There is something else at play as well: the integrity of the governor. Nobody in St. Maarten doubts our governor’s integrity – he is beyond all doubt. The governor is in a key position in the screening process of candidates for a ministerial position because he has to sign off on the national decree that regulates the appointment of ministers. This is the only point in the process where the governor could take action to disqualify a candidate for a ministerial position.
Under the current legislation, the national security service VDSM and the office of the Attorney-General are involved in the screening process. After their appointment, ministers have 30 days to submit a declaration about their assets, business interest and side-jobs to the prime minister, who asks advice about these statements from the Council of Advice.
In this sense, one could read the instruction as a motion of no confidence from the Kingdom Council of Ministers (read: the Dutch government pushed by the Second Chamber) against our governor – an insult if there ever was one.
Governor Holiday has two functions.
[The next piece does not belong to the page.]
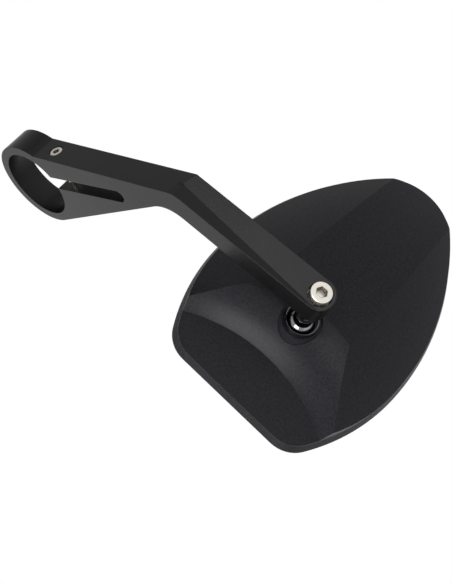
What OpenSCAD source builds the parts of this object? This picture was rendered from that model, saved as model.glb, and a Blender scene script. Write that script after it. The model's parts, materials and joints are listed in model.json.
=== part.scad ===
// Mirror on a machined aluminium arm that clamps round a handlebar end or its adapter.
// Frame: origin in the middle of the clamp bore, Y along the bar, +Z along the arm's
// upright, +X forwards. The glass faces -X, towards the rider.

/* [Bar clamp] */
// Diameter of the bar or adapter that the arm clamps round
bar_d = 32; // [28:0.5:36]
// Thickness of the arm along the bar
arm_t = 12.2; // [11:0.1:14]
// Wall of the clamp ring round the bore
ring_wall = 4; // [3:0.5:6]
// Width of the slot that lets the ring close
slot_w = 5.8; // [4.5:0.1:7]
// Distance from the bar's centre to the centre of the slot's round end
slot_reach = 57.8; // [45:0.2:64]
// Angle between the slot and the lower segment's top face
slot_tilt = 3.9; // [0:0.1:5]
// Distance from the bar's centre to the clamp screw's axis
clamp_screw_at = 18.5; // [18.2:0.1:24]

/* [Arm] */
// Lean of the lower segment, from the upright towards +X
arm_lean = 40; // [35:1:45]
// Height of the lower segment's top face over the bar's centre
arm_top = 17.5; // [17:0.1:19]
// Angle between the lower segment's underside and its top face
underside_taper = 20.2; // [18:0.1:21]
// Distance from the bar's centre to the upright's outer face
arm_reach = 73.3; // [68:0.1:80]
// Thickness of the upright under its outer face
upright_t = 10; // [8.5:0.1:12]
// Height of the mirror's pivot over the bar's centre
pivot_z = 125.7; // [110:0.1:140]
// Radius inside the bend
bend_inner_r = 15; // [8:0.5:20]
// Radius outside the bend
bend_outer_r = 8; // [4:0.5:12]
// Lean of the raised facet on the upright
facet_lean = 13.6; // [8:0.1:16]
// Where the facet's crease lies across the arm at the bend, and how far it runs out to the end
crease_start = 0.0; // [-1:0.1:2]
crease_run = 5.0; // [3:0.1:5.5]

/* [Screws] */
// Thread of the clamp screw
clamp_screw_d = 3; // [2.5:0.5:3]
// Length of the clamp screw under its head
clamp_screw_l = 20; // [18:1:22]
// Thread of the pivot screw
pivot_screw_d = 5; // [4:1:5]
// How far the pivot screw's head stands over the facet
pivot_head_proud = 2.3; // [1:0.1:3]

/* [Ball joint] */
// Distance from the upright's outer face down to the ball's centre
ball_drop = 27; // [25:0.1:30]
// Diameter of the ball
ball_d = 12; // [11:0.5:12]
// Diameter of the ball's neck
neck_d = 8; // [7.4:0.1:8.4]
// Wall of the two nylon seats round the ball
seat_wall = 1; // [0.8:0.1:1.2]
// Gap at each running surface of the ball joint
joint_gap = 0.05; // [0.03:0.01:0.08]
// Diameter of the socket's mouth
mouth_d = 12.8; // [12.4:0.1:13.2]
// Outer diameter of the socket body
socket_d = 20; // [19:0.5:22]

/* [Mirror head] */
// Distance from the ball to the head's flat end
head_rear = 38; // [36:0.2:40]
// Distance from the ball to the head's round tip
head_front = 94.4; // [90:0.2:96]
// Half of the head's width
head_half_w = 46.6; // [44:0.2:48]
// How far towards the tip the head is widest
widest_at = 11.7; // [9:0.1:13]
// Radius of the tip
tip_r = 23.8; // [22:0.2:26]
// Radius of the sides behind the widest place
flank_r = 85; // [80:1:90]
// Radius of the two rear corners
corner_r = 13.4; // [11:0.1:15]
// Turn of the head about the ball's neck
head_turn = 4; // [0:0.1:8]
// Wall of the housing
shell_wall = 2.2; // [1.8:0.1:3]
// Height of the crown over the ball's centre
crown_h = 3.6; // [3.4:0.1:4.4]
// Depth of the rim below the ball's centre
rim_depth = 16.5; // [16.2:0.1:17.5]
// Height of the bevel round the rim
bevel_h = 3.4; // [2.8:0.1:4]
// How far the bevel leans in over its height
bevel_w = 1.4; // [1:0.1:1.6]

/* [Mirror back] */
// Radius of the long curve of the central strip
strip_r = 268; // [265:1:300]
// How far behind the ball the strip would be highest
strip_top_at = 3.3; // [0:0.1:4]
// Half width of the strip at the ball
strip_half_w = 20.5; // [19:0.1:21.5]
// Angle at which each edge of the strip closes in towards the tip
strip_closing = 3.6; // [2:0.1:4]
// Slope of a flank where it leaves the strip
flank_slope = 24.3; // [22:0.1:25]
// Radius of a flank across the head
flank_curve_r = 117; // [110:1:125]
// Radius of the arc that ends the rear slope, in plan
arc_r = 69.7; // [65:0.1:75]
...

He is the head of the government of St. Maarten (a “country”-task) and he is the representative of the Crown (a Kingdom-task).
The Kingdom Council of Ministers has used the rules or order for the governor (article 15) to give the instruction. In this sense, the instruction reaches the governor as the representative of the Crown. But what the instruction asks the governor to do – an unspecified research into the credentials of candidate-ministers – is not a Kingdom-task, but a country-task – one he is already charged with.
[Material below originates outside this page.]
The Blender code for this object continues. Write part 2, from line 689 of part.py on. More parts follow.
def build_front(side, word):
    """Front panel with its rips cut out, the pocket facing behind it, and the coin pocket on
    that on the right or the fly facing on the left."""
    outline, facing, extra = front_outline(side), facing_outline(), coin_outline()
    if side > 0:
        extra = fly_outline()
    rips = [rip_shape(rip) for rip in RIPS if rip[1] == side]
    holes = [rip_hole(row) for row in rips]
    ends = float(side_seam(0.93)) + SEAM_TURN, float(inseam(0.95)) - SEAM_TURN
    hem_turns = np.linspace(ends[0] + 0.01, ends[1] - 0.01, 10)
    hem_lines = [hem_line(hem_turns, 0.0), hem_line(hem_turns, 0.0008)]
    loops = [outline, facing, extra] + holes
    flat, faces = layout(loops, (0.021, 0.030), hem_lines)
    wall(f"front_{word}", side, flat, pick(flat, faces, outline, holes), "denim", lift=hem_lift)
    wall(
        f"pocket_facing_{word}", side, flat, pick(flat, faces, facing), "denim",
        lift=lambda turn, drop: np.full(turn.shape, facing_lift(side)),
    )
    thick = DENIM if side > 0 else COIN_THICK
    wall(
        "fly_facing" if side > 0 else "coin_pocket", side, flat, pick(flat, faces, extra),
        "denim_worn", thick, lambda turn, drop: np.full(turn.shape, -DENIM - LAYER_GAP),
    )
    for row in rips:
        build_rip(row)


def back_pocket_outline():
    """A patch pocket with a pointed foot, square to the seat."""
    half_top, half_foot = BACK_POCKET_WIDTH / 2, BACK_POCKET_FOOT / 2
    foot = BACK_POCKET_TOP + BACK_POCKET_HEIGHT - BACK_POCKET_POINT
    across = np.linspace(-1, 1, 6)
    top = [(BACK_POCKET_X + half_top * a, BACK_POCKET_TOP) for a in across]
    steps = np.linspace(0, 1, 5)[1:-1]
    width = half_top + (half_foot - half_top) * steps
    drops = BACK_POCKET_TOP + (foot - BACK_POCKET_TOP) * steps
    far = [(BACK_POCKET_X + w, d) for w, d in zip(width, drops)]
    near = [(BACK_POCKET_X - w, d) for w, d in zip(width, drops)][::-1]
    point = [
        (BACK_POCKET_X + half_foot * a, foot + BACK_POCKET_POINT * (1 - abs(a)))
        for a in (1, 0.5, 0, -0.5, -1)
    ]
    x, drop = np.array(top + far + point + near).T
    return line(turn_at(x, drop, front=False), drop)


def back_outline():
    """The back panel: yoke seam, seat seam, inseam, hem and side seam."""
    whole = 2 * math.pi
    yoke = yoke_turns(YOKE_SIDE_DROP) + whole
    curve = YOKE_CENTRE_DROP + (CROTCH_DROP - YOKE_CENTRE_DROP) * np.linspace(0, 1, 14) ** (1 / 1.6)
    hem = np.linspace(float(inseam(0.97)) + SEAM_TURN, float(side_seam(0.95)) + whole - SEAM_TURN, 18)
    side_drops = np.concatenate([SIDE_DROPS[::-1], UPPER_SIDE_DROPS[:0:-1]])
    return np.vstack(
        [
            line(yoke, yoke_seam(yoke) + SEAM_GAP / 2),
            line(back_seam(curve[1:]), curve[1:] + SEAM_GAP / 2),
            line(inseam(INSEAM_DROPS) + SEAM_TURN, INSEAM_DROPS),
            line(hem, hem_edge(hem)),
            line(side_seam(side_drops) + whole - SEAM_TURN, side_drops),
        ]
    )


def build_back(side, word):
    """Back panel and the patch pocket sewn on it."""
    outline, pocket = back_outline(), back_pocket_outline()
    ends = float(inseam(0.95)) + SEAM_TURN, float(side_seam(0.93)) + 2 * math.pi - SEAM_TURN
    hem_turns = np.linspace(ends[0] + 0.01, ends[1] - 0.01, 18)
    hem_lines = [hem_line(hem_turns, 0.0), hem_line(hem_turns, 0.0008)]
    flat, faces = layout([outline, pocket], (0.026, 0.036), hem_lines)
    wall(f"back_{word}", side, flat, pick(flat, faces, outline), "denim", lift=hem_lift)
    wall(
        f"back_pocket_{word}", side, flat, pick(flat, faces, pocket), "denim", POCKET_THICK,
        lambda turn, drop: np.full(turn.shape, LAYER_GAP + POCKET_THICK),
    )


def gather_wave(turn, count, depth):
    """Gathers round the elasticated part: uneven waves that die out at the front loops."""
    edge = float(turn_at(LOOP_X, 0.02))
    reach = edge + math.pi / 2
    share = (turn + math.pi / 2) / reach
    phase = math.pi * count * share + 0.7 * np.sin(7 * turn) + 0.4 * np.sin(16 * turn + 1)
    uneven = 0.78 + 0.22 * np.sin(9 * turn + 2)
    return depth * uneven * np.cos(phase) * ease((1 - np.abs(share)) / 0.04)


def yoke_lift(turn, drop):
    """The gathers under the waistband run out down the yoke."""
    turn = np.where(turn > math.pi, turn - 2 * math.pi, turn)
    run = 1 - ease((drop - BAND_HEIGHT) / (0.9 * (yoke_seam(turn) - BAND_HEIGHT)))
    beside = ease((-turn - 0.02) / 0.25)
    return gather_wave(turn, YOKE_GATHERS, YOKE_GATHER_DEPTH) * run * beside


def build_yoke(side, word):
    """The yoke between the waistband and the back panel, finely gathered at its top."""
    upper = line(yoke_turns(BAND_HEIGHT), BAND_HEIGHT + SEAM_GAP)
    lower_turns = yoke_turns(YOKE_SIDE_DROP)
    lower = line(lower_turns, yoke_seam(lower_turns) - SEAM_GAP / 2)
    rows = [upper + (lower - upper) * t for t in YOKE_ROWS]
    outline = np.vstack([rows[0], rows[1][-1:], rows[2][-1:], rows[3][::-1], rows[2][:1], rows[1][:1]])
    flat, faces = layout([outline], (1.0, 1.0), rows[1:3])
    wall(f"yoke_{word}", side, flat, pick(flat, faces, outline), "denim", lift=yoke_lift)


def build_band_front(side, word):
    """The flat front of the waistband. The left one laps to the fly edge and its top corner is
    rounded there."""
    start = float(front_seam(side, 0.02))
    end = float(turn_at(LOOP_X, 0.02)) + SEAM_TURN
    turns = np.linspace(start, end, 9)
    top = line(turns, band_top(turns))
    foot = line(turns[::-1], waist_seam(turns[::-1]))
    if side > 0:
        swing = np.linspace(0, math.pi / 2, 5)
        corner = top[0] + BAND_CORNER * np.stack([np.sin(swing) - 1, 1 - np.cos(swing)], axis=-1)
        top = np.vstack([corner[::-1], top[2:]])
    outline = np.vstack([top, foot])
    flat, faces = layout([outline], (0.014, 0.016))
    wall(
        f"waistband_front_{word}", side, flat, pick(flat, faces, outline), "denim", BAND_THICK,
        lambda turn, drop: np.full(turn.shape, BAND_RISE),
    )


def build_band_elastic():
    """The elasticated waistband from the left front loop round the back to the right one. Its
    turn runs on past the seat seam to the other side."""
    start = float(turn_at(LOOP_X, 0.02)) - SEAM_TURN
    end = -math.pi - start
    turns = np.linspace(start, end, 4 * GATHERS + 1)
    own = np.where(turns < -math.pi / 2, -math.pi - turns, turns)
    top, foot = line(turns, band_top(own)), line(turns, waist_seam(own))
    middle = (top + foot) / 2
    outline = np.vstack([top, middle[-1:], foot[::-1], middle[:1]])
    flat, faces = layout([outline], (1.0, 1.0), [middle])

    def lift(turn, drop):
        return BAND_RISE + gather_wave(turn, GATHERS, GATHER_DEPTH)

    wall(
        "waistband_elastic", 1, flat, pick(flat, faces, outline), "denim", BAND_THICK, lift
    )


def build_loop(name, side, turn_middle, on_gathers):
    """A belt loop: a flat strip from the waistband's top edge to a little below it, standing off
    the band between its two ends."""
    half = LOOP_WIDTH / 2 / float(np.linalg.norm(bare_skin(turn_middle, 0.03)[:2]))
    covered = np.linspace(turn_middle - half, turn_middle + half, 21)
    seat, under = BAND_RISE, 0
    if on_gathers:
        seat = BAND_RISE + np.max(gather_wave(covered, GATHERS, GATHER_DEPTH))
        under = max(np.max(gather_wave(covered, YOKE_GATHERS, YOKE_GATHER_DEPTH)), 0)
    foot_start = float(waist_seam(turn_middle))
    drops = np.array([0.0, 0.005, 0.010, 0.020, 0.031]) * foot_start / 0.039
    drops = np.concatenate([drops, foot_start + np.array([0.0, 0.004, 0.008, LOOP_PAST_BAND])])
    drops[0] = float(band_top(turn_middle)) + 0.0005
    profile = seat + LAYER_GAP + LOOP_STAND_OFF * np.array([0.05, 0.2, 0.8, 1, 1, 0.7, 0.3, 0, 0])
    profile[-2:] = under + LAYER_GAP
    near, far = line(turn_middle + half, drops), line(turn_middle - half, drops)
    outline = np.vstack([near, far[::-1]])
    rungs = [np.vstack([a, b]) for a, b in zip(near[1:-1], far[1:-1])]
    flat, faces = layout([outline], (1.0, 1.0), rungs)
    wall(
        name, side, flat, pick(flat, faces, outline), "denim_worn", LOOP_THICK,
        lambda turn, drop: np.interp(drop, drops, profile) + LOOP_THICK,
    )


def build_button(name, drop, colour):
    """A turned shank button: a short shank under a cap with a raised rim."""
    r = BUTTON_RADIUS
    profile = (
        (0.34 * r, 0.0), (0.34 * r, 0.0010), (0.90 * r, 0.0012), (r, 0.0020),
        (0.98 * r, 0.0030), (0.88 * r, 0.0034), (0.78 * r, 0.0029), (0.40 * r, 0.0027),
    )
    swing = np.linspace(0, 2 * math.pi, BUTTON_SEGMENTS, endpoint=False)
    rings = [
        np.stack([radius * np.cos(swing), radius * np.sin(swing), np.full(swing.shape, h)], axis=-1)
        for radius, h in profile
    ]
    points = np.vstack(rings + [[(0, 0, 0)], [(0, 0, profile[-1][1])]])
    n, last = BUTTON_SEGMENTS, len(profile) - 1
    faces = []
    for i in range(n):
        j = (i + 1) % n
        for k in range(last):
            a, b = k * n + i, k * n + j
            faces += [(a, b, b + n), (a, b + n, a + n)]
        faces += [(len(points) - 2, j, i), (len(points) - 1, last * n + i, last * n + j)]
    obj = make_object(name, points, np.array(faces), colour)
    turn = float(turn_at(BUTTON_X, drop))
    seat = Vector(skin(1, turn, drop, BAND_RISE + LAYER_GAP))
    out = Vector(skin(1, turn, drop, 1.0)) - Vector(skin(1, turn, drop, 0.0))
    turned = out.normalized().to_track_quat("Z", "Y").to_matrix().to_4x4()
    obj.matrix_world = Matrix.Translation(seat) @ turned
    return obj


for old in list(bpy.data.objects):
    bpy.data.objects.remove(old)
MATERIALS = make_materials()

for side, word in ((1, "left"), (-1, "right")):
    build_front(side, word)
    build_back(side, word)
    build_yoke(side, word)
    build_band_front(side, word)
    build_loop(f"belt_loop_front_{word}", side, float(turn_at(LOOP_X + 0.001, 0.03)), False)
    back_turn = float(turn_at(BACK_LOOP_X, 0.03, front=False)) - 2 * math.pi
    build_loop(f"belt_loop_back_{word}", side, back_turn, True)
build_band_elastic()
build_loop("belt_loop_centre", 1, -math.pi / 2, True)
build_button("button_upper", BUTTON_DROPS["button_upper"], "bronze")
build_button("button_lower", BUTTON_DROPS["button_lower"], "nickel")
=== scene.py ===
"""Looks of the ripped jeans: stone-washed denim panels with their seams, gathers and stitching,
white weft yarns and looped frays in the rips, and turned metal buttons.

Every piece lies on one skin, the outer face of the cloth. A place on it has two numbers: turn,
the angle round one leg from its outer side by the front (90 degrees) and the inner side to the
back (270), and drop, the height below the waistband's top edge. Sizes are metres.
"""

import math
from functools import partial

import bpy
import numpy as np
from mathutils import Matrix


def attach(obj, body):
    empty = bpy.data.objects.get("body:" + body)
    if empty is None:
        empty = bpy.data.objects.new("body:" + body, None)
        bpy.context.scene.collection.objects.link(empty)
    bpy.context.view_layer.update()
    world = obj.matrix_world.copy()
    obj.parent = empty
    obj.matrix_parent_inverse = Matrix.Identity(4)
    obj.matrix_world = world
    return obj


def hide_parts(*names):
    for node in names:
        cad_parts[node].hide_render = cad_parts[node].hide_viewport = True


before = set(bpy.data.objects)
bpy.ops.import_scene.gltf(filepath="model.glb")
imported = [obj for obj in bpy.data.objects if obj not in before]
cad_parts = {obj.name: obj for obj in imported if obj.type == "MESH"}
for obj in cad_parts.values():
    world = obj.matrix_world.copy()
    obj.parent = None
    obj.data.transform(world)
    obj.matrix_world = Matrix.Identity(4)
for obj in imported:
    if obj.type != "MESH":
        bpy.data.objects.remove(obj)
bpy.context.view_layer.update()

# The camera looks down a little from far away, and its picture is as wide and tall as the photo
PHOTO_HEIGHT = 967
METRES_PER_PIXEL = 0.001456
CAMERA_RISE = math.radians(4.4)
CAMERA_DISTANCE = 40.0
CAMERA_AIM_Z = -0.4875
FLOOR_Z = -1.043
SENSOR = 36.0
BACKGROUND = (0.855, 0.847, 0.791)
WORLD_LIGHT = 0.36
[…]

It is appalling that this instruction is drawing the governor – who holds a-political office – into a highly charged political dispute.
The governor has three options: he could execute the instruction, he could refuse to do so, or he could resign. It is hard to see a win-win situation in any of these options.
The situation screams for the establishment of an independent institution for settling disputes between the countries in the Kingdom. This is touching the core of the matter. The Kingdom Charter contains this provision in article 12a: “By Kingdom law provisions will be made for the handling of by Kingdom law described disputes between the Kingdom and the countries.”
Three of the four countries have been demanding the establishment of an independent institution for handling such disputes – but the Netherlands is not one of them. St. Maarten, Aruba and Curacao keep pushing for this institution. It would level the playing field and take away the position of power the Netherlands holds in the kingdom. That is exactly the reason why the Dutch government and its Parliament have so far ignored this demand.
St. Maarten is not alone in its battle against last Friday’s instruction to the governor and that is not surprising. What happens to St. Maarten now, could happen next month to Curacao or Aruba. The latter country is still licking its wounds from the instruction to its governor to withhold signing the 2014 budget.
The instruction to St. Maarten however, cuts much deeper. It has the hallmarks of a direct attack on one particular elected Member of Parliament – UP-leader Theo Heyliger – and of an attempt to prevent Heyliger from becoming the country’s next prime minister. Whether one agrees or disagrees with Heyliger’s political ambitions is irrelevant, because there is a greater good at stake and that is St. Maarten’s autonomy and its constitutional right to elect its own Parliament and government.
Heyliger’s reaction to the instruction on Friday was emotional – but that is understandable. The question is now how Parliament is going to react this afternoon – emotional, or with a cool head.
Nobody will argue that the screening process for candidate ministers could use a serious upgrade, but as long as there is an apparent willingness in St. Maarten to deal with these issues, there are enough valid arguments to tell the Dutch government to back off, and to respect the autonomy of our country.